Ethical Considerations

Designing assessments to match different learning preferences must not disproportionately advantage or disadvantage any group. The goal is not to lower standards, but to provide varied access points to the same benchmarks. Adapting assessments for independent students must still test core knowledge, critical thinking, and application skills. Institutions should ensure transparency in rubrics and parity between assessment types.

It is also important to avoid labelling students by learning style. Learning preferences are dynamic and may change depending on context, maturity, and life circumstances. Flexibility, therefore, must be an underlying principle in any approach to inclusive assessment.

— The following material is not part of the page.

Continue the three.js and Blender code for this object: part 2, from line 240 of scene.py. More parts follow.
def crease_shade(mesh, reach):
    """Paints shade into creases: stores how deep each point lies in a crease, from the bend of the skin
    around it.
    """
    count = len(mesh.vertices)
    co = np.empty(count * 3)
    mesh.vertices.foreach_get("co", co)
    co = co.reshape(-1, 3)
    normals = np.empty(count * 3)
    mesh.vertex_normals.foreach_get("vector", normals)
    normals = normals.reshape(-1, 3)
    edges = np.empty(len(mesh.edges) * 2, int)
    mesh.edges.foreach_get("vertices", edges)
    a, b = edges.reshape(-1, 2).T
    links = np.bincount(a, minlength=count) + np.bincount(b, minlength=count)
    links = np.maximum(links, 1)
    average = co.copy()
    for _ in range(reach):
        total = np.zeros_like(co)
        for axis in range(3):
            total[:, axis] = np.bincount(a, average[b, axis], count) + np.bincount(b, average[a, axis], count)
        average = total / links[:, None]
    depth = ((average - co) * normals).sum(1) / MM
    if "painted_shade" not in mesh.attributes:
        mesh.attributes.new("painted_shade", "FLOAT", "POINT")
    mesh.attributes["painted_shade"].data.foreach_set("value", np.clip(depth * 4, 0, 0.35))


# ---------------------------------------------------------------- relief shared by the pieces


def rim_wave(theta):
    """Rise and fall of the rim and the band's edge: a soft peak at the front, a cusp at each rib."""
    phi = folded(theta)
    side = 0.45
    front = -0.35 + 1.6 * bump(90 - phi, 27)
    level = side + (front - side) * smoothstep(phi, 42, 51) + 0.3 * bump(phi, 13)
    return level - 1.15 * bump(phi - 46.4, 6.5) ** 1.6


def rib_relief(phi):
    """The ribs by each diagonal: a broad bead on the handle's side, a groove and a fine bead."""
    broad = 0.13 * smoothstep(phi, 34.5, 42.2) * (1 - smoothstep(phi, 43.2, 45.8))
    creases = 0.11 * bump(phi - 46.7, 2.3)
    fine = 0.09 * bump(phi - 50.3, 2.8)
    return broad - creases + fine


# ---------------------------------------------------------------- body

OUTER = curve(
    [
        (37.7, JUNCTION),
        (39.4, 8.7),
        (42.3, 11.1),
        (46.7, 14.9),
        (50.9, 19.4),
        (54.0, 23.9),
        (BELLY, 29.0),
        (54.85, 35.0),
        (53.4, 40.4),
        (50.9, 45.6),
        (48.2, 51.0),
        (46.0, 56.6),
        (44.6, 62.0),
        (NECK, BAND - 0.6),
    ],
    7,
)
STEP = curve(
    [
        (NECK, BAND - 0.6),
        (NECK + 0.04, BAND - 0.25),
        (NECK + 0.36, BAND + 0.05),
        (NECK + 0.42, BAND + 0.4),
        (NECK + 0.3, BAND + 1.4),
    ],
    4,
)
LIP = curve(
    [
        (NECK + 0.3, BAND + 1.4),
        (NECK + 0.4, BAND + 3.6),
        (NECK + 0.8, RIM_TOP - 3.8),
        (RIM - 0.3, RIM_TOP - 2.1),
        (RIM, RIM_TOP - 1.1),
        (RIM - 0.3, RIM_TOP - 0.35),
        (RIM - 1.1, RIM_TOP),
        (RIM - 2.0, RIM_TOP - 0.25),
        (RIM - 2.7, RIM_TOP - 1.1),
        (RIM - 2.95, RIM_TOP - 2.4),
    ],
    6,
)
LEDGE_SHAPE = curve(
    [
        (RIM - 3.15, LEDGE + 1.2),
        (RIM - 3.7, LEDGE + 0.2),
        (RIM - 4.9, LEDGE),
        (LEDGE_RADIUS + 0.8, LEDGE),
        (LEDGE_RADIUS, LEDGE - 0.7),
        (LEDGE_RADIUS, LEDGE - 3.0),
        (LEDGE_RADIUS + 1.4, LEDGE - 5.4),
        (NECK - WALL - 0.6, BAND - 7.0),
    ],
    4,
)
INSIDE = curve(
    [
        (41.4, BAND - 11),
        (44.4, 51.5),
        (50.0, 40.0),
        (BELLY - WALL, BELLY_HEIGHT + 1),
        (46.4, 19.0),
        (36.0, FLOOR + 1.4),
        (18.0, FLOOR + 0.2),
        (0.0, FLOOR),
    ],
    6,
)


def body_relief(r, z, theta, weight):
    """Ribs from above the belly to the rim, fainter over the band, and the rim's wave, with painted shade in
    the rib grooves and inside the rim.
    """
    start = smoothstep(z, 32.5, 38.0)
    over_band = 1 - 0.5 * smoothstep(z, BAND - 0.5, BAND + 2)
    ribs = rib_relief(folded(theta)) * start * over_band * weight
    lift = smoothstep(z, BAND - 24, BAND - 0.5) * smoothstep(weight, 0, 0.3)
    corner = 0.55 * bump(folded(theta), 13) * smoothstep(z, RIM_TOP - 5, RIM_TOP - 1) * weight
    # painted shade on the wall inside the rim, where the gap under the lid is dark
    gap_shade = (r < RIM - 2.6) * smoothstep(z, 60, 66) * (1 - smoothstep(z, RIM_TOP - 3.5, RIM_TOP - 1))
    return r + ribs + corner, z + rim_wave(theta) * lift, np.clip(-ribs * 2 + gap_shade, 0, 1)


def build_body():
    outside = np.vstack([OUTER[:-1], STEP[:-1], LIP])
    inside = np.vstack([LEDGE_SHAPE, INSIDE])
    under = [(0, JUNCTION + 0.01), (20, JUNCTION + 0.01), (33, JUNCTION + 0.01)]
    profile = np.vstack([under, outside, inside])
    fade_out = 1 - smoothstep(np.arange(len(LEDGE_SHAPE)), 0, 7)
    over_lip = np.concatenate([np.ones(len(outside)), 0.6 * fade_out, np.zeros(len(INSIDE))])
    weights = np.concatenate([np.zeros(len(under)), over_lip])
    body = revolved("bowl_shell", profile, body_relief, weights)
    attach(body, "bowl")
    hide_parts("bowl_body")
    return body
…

Monitoring and Feedback in Independent Learning

For independent learners, regular feedback plays a vital role in maintaining progress. Without guidance, even self-driven students can lose focus or misdirect their efforts. Feedback should remain timely, formative, and clear.

  • Use milestone submissions to track ongoing projects.
  • Encourage self-review before final submission, integrated with automated suggestions or peer review where appropriate.
  • Incorporate feedback sessions focused on strategies for effective autonomous study and question analysis.

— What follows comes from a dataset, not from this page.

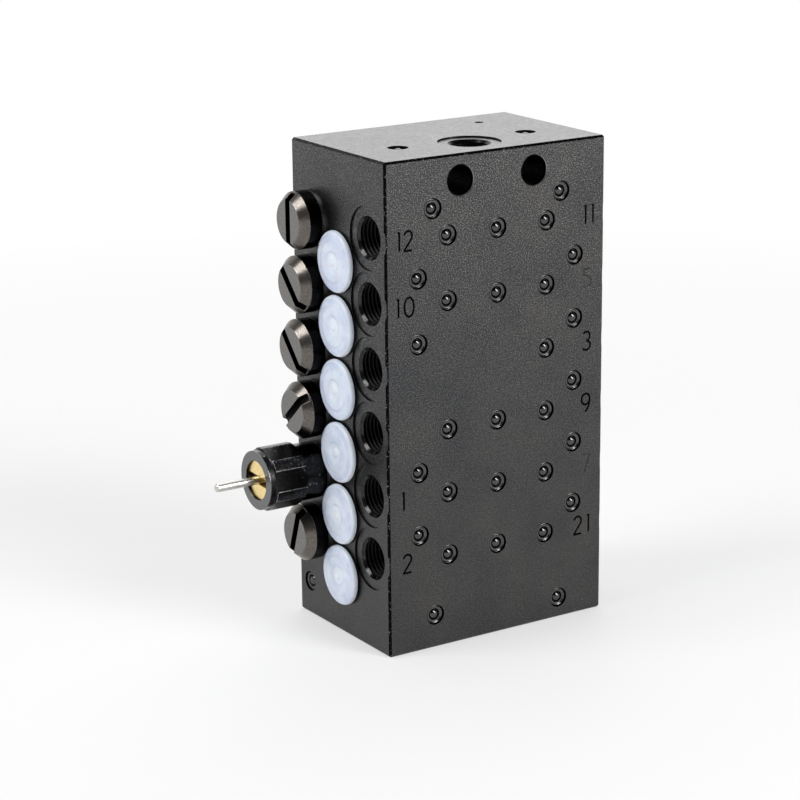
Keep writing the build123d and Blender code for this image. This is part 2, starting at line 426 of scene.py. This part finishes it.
def finish_piece(name, mesh, material, body):
    """A piece of the object that rides a body, smooth apart from its corners."""
    mesh.shade_smooth()
    mesh.set_sharp_from_angle(angle=math.radians(SHARP_ANGLE))
    mesh.materials.clear()
    mesh.materials.append(material)
    made = new_object(name, mesh)
    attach(made, body)
    return made


def piece(name, shapes, material, body="housing"):
    """A piece of the object from its shapes."""
    return finish_piece(name, closed_mesh(name, shapes), material, body)


# Materials


class Nodes:
    """A node tree. The methods add nodes, wire them and give back their output."""

    def __init__(self, tree):
        self.tree = tree

    def add(self, kind, output, inputs=(), **settings):
        """A node with its settings made and its inputs wired or set, in order."""
        node = self.tree.nodes.new(kind)
        for key, value in settings.items():
            setattr(node, key, value)
        for socket, value in dict(inputs).items():
            if isinstance(value, bpy.types.NodeSocket):
                self.tree.links.new(value, node.inputs[socket])
            else:
                node.inputs[socket].default_value = value
        return node.outputs[output]

    def math(self, operation, *values, clamp=False):
        """A sum, a product or another operation on one to three values."""
        return self.add(
            "ShaderNodeMath", 0, enumerate(values), operation=operation, use_clamp=clamp
        )

    def ramp(self, value, *stops):
        """A colour or grey read off a ramp of (place, colour) stops."""
        node = self.tree.nodes.new("ShaderNodeValToRGB")
        self.tree.links.new(value, node.inputs[0])
        elements = node.color_ramp.elements
        while len(elements) < len(stops):
            elements.new(1.0)
        for element, (place, colour) in zip(elements, stops):
            element.position = place
            element.color = (*colour, 1) if isinstance(colour, tuple) else (colour,) * 3 + (1,)
        return node.outputs[0]

    def blend(self, share, first, second, blend_type="MIX"):
        """The first colour, going over to the second, or to their product if they multiply,
        as share goes from 0 to 1."""
        sides = {
            socket: (*value, 1) if isinstance(value, tuple) else value
            for socket, value in {0: share, 6: first, 7: second}.items()
        }
        return self.add("ShaderNodeMix", 2, sides, data_type="RGBA", blend_type=blend_type)

    def span(self, value, low, high, at_low, at_high):
        """A value from low to high mapped evenly to at_low to at_high, and held beyond."""
        ends = {"From Min": low, "From Max": high, "To Min": at_low, "To Max": at_high}
        return self.add("ShaderNodeMapRange", 0, {"Value": value, **ends})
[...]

Mentorship structures or advisor check-ins can also offer guidance without the need for group involvement. These forms of support bridge the gap between total independence and institutional accountability.

Conclusion

Learning alone is not a fallback or deficiency — it is a legitimate and profound method many students use to engage with content. Educational environments that recognise and respect this preference can improve both learner satisfaction and outcomes. Adapting assessment strategies to serve solitary learners requires thoughtful planning, flexibility, and robust feedback systems, but it ensures educational fairness and richness.

In doing so, institutions and educators uphold principles of equity and personalised learning, supporting every student in reaching their highest potential — whether in a classroom, library, or solitude of focused self-study.